Although the core distance = (rate)(time) formula can be used to solve this question (as well as all other official speed-distance-time questions), many students will memorize non-essential formulas such as this: 

If an object travels from A to B at a speed of x and then immediately returns to A at a speed of y, the average speed for the round trip = 2xy/(x + y) 

When we apply this formula to the Mayville-to-Rome question, we let x = 30 and y = 40, which means the average speed for the round trip = 2xy/(x + y) = 2(30)(40)/(30 + 40) = 2400/70 = 240/7 ≈ 34.3. Answer: C.  

The non-core formula works perfectly here, but, if you check these two solutions, you’ll see that the test-makers’ core tool works too.    

If both formulas work, what’s the issue? 

One issue is that the average-round-trip formula above applies only to situations in which something travels from A to B at one speed, and then travels from B to A at a different speed. 

The bigger issue is that, if you don’t understand how/why the formula works, you’ll likely have difficulties answering similar, yet slightly altered, questions.  

For example, what if the car stopped in Rome for 15 minutes before returning to Mayville? Do we need to adjust the formula? If so, how? 

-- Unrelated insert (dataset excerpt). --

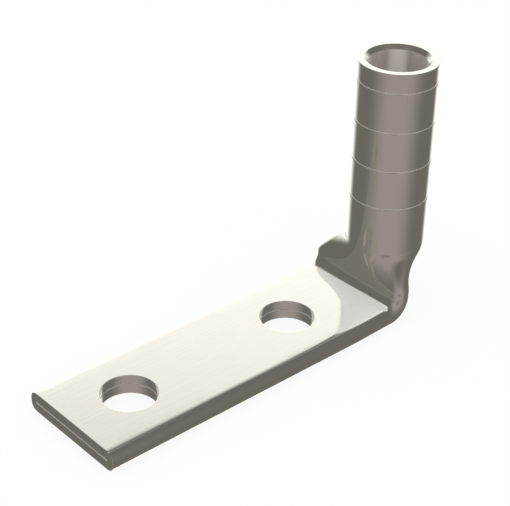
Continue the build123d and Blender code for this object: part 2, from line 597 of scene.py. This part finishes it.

What if, upon returning to Mayville, the car turned around and drove back to Rome at 30 miles per hour? What would be the average speed for this three-part trip? Can the formula be modified to handle this alteration?  

As you can see, the non-essential formula falls apart for those slightly altered questions, whereas the core distance = (rate)(time) formula is flexible enough to handle every alteration. 

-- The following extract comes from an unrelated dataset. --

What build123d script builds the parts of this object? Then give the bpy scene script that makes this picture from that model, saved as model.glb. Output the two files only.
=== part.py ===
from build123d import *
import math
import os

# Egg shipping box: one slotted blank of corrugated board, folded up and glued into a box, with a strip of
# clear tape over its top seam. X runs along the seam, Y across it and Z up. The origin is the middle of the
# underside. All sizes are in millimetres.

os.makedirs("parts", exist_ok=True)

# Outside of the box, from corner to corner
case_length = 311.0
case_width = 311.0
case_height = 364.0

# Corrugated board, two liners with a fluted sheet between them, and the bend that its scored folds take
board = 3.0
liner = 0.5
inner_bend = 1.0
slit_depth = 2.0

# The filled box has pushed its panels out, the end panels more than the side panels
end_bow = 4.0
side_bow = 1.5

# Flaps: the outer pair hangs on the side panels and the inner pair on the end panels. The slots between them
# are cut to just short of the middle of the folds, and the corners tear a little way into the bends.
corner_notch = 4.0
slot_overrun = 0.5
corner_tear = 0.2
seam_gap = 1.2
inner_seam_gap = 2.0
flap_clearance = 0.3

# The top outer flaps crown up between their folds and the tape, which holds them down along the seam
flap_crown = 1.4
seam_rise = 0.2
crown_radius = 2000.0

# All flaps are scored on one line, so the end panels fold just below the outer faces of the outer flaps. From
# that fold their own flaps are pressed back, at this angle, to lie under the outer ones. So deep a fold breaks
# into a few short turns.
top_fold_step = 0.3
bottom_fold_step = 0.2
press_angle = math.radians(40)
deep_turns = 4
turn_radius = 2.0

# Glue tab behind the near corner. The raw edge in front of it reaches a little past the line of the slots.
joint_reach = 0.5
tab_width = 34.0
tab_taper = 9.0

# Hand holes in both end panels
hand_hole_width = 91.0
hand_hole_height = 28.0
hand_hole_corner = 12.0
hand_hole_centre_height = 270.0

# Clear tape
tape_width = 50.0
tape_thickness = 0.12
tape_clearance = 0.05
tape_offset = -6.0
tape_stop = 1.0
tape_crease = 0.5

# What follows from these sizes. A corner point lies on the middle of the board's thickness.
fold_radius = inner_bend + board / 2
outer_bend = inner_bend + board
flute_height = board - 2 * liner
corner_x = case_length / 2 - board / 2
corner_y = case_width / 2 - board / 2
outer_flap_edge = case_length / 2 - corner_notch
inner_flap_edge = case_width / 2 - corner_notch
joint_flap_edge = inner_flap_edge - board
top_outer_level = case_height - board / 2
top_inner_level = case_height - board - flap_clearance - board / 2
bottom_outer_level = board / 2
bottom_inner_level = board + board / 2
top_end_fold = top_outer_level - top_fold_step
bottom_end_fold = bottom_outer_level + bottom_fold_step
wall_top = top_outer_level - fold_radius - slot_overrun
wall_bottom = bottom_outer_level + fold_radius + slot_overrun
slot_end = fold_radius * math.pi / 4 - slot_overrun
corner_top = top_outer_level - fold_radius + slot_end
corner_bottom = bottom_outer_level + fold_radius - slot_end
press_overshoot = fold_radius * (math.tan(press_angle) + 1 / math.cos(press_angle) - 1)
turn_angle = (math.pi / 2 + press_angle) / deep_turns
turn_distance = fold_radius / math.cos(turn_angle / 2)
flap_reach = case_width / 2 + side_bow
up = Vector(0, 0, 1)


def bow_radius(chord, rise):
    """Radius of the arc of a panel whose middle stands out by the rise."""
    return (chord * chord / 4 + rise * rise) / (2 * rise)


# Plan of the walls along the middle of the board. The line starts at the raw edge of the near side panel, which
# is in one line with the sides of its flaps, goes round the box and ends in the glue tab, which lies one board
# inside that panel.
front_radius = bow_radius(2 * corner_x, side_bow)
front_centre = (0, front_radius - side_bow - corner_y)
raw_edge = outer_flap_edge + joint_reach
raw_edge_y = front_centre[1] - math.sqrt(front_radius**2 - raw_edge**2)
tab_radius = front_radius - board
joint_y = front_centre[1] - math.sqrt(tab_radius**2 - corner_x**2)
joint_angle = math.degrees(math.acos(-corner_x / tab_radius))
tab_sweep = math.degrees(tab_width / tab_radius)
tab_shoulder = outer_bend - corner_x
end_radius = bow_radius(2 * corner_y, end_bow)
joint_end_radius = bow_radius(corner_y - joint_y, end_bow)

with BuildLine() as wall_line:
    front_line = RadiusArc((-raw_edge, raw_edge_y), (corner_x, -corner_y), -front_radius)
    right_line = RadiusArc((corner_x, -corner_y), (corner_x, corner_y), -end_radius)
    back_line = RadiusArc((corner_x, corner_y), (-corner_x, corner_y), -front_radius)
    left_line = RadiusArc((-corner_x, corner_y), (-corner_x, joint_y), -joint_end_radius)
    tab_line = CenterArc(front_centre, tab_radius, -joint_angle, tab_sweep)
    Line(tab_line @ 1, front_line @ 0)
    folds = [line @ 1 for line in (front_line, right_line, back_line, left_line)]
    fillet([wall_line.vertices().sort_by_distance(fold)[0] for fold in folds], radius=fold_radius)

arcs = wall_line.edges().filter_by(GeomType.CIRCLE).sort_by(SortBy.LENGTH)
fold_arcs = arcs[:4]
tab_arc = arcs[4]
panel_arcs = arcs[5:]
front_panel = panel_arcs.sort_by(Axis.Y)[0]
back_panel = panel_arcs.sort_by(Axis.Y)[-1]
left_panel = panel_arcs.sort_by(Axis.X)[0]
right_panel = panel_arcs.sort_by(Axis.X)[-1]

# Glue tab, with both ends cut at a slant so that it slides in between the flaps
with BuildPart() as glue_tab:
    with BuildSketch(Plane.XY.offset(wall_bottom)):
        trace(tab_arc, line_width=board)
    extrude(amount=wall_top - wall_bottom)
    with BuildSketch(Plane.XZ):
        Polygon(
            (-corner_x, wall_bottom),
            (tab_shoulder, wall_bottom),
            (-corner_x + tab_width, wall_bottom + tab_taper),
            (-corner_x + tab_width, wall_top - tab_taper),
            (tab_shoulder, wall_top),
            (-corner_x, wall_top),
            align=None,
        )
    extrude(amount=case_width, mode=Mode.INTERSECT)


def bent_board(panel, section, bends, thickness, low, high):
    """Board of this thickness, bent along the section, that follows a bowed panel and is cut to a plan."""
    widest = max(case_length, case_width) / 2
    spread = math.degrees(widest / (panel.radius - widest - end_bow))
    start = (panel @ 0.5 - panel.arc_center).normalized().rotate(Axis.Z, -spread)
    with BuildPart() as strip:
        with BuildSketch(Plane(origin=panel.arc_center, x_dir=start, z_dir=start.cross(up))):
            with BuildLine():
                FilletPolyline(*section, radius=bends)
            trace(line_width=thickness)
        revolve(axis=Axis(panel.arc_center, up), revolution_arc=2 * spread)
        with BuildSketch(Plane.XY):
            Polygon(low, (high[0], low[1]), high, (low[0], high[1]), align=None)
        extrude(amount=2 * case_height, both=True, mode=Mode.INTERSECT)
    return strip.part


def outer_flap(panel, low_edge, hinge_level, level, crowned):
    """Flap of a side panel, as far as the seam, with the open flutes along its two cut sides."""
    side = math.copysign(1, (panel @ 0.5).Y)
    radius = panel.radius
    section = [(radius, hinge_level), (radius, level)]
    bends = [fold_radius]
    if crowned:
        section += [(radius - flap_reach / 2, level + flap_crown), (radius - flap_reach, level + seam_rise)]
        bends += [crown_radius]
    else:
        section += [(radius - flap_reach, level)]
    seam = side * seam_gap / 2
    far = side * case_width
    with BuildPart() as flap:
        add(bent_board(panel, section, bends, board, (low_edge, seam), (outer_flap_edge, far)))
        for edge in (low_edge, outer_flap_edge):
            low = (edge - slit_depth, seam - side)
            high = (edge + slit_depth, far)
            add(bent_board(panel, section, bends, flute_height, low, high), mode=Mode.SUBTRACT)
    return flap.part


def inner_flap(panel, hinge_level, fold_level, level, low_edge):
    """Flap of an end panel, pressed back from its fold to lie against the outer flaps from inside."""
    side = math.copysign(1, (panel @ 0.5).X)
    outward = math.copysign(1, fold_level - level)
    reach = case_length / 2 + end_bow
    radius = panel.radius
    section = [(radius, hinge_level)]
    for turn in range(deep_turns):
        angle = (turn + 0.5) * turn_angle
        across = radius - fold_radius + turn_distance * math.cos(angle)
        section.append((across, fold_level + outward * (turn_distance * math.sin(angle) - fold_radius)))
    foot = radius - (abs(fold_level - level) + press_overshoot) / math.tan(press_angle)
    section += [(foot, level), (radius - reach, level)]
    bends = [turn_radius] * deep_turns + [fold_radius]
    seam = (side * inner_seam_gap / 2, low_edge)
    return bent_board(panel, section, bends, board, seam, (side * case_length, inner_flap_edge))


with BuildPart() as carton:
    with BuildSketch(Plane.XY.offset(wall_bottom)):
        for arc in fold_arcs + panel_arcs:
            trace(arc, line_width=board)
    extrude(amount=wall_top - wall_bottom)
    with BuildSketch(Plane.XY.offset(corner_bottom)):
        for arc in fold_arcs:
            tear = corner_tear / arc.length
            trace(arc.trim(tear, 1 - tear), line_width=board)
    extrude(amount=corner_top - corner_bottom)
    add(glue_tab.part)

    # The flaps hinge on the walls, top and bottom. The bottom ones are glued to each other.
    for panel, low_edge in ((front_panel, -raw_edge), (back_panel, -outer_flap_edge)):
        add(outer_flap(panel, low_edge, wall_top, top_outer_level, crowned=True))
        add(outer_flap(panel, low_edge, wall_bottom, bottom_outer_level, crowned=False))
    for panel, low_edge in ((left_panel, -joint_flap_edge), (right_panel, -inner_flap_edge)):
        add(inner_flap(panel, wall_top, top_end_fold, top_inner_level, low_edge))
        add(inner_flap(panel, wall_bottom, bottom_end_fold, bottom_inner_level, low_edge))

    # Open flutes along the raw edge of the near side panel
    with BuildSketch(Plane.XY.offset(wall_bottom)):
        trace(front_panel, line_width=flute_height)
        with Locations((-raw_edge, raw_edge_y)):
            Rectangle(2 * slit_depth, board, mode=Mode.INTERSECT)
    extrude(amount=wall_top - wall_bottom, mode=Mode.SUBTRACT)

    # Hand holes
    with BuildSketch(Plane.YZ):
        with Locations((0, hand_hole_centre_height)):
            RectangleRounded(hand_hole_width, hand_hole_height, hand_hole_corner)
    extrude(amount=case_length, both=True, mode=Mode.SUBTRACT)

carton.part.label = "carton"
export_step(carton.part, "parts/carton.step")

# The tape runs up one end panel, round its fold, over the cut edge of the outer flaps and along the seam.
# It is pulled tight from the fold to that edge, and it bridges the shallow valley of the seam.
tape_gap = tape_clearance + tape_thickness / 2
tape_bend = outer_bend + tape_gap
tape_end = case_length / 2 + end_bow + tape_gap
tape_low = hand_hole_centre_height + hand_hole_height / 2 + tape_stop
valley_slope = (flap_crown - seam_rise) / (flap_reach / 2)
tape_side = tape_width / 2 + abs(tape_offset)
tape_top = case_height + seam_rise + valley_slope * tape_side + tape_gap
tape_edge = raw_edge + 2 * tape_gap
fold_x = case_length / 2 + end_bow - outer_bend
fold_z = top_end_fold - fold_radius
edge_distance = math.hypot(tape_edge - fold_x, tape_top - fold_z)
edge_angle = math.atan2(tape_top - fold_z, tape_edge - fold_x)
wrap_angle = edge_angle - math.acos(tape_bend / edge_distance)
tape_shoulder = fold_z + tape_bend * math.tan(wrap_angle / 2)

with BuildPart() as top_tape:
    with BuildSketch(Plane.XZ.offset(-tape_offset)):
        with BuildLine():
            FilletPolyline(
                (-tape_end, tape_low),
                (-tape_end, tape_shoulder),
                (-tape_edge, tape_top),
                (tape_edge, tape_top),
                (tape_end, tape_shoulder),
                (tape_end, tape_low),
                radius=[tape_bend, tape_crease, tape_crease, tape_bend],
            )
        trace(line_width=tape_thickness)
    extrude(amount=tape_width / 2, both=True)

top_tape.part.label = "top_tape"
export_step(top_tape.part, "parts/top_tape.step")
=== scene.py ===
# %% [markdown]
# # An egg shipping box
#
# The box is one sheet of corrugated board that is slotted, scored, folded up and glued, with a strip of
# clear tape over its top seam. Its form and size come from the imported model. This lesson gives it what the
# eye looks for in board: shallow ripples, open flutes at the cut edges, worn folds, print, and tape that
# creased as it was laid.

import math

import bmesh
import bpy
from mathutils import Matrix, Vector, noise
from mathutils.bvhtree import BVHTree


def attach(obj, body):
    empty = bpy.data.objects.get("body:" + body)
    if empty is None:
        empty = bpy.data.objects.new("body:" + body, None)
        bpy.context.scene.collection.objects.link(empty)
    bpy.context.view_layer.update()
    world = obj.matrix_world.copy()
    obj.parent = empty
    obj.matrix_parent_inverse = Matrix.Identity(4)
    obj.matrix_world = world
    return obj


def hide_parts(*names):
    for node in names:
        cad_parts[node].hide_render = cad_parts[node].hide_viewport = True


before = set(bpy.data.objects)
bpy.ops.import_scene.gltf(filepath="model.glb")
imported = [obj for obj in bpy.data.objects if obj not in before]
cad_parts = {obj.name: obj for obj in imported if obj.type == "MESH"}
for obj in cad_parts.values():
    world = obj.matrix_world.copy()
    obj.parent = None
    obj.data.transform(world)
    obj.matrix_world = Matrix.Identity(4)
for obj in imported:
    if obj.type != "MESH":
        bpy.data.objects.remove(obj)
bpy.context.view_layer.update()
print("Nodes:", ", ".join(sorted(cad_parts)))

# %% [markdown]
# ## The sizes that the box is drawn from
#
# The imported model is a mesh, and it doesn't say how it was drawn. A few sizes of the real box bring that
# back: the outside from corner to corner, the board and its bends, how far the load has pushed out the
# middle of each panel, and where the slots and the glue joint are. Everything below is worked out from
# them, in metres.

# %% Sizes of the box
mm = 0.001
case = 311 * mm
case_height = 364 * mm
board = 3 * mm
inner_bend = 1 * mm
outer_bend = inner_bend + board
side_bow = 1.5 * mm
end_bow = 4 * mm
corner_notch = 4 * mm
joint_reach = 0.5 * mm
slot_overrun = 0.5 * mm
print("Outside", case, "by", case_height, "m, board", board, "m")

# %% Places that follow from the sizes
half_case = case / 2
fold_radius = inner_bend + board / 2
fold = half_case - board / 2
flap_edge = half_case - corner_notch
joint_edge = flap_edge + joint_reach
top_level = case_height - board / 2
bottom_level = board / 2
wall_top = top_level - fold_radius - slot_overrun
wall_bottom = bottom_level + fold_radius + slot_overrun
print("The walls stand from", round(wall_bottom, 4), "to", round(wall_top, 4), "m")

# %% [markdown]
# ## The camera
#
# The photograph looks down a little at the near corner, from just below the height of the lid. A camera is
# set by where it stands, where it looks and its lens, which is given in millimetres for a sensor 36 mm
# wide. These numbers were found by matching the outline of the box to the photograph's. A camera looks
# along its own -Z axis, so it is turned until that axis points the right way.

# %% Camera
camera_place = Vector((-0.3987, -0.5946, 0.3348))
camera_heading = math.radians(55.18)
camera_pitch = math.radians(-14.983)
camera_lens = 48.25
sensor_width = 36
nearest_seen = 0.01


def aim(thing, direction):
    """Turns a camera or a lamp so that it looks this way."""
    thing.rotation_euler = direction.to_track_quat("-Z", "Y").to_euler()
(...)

There are many examples of super-specific formulas that fall apart when they encounter the slightest alterations, whereas the core tools provided in the Official Guide are so versatile they can be applied to any GMAT question. 

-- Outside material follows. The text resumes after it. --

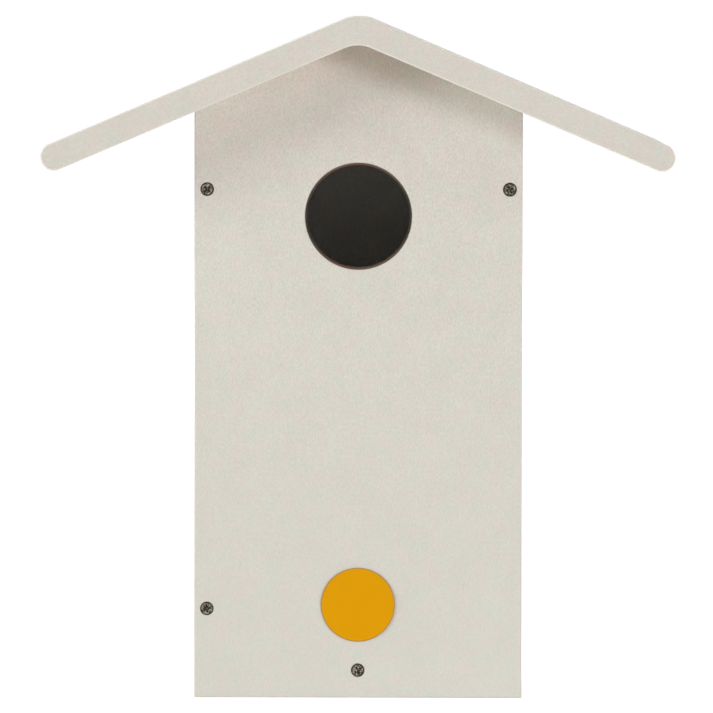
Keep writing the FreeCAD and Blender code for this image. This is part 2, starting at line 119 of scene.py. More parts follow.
def add(tree, kind, *values, **named):
    """A node of that kind. values feed its inputs in order. Of the named ones, those that start
    with a capital feed the input of that name, and the others are the node's own settings."""
    node = tree.nodes.new(kind)
    for name, value in named.items():
        if name[0].islower():
            setattr(node, name, value)
    for socket, value in zip(node.inputs, values):
        feed(tree, socket, value)
    for name, value in named.items():
        if name[0].isupper():
            label = name.replace("_", " ")
            feed(tree, next(s for s in node.inputs if s.name == label and s.enabled), value)
    return node


def blank_material(name):
    """A new material with an empty node tree."""
    material = bpy.data.materials.new(name)
    material.use_nodes = True
    material.node_tree.nodes.clear()
    return material


def colour_of(material):
    """The socket that takes a finished material's colour, and what feeds it now."""
    skin = next(n for n in material.node_tree.nodes if n.type == "BSDF_PRINCIPLED")
    colour = skin.inputs["Base Color"]
    return colour, colour.links[0].from_socket


def dress(node, material):
    """Gives a CAD node this material in its slot."""
    nodes[node].data.materials.clear()
    nodes[node].data.materials.append(material)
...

Here’s the worst aspect of non-essential formulas: 

Learning and practicing non-essential formulas increases your prep time and prevents you from mastering the core tools the test-makers EXPECT you to master. 

Let’s say, while studying distance-rate-time questions, you decide to memorize and practice 9 non-essential formulas as well as the 1 core formula.  

Some might feel that knowing 10 formulas is 10 times better than knowing 1 formula, but this isn’t the case at all, because learning all of those formulas causes problems. 

First, your prep time will be increased if you must learn and practice 10 tools instead of 1. Second, when you encounter a distance-rate-time question on test day, you must now correctly determine which of the 10 formulas to apply, and, even if you do choose the correct formula, will you have a deep enough understanding of it to make the necessary modifications if the question doesn’t quite match the parameters of the formula?

If not, you’ll be forced to apply the core distance-rate-time formula, but if you haven’t mastered the many different ways to apply that flexible core tool, you may get the question wrong.  

Another example 

Try answering this question from the Official Guide before continuing.  

Jack is now 14 years older than Bill. If in 10 years Jack will be twice as old as Bill, how old will Jack be in 5 years? 

(A) 9

(B) 19

(C) 21

(D) 23

(E) 33

Some students will solve this question algebraically, others by testing the answer choices, and others by applying this non-essential formula I just created: 

If A is presently x years older than B, and A will be k times as old as B in y years, then A’s age in q years = (yk + xk – y)/(1-k) + q

When we apply this formula to the question, we see that x = 14, k = 2, y = 10 and q =5 

So, Jack’s age in 5 years = [(10)(2) – (14)(2) – 10]/(1 – 2) + 5

= [20 – 28 – 10]/(-1) + 5

= (–18)/(-1) + 5

= 23

Answer: D

The formula works, but is it worth memorizing? 

Definitely not. 

I could create a separate formula for every official quant question ever posed, but even if you spent thousands of hours memorizing and practicing them, you’d still have difficulties on test day, because . . .  

The test-makers are unlikely to create new questions that reward students for memorizing non-essential formulas

This excerpt from the Official Guide details the test-makers’ position:  

Knowledge of basic math, while necessary, is seldom sufficient for answering GMAT questions. Unlike traditional math problems you may have encountered in school, GMAT Quantitative Reasoning questions require you to apply your knowledge of math. For example, rather than asking you to demonstrate your knowledge of prime factorization by listing a number’s prime factors, a GMAT question may require you to apply your knowledge of prime factorization and exponents to simplify an algebraic expression with a radical.

The test-makers are true to their word. Rather than ask us to determine the prime factorization of some number, they require us to apply our knowledge of prime factorization to answer various Official Guide questions such as this and this and this and this and this and this and . . . you get the idea.     

On the other hand, among the thousands of former exam questions the test-makers have published in the Official Guides, not one can be directly solved via the non-essential circular arrangement formula. It’s also unlikely they’ll create another standard version of this question again, because the test-makers don’t create questions that reward students for simply memorizing non-core formulas, especially if students don’t understand how/why those formulas work. 

Instead, the test-makers will continue creating questions that test our quantitative reasoning skills. 

Final Words 

Many non-essential formulas aren’t flexible enough to provide any value beyond solving the one question the formula was based on. So, rather than load up on extra formulas, get really good at applying the core tools the test-makers expect you to master. 

I want to thank Ian Stewart, GMAT mathematician extraordinaire, for reviewing this article. Any remaining errors are my own. 

Note from Ian: I agree completely with Brent’s central point — if you’re studying for the GMAT by memorizing a lot of formulas, you’re not learning what the GMAT actually tests — but I’d go even further. Even some of the formulas presented in the Official Guide Math Review are unnecessary on the GMAT.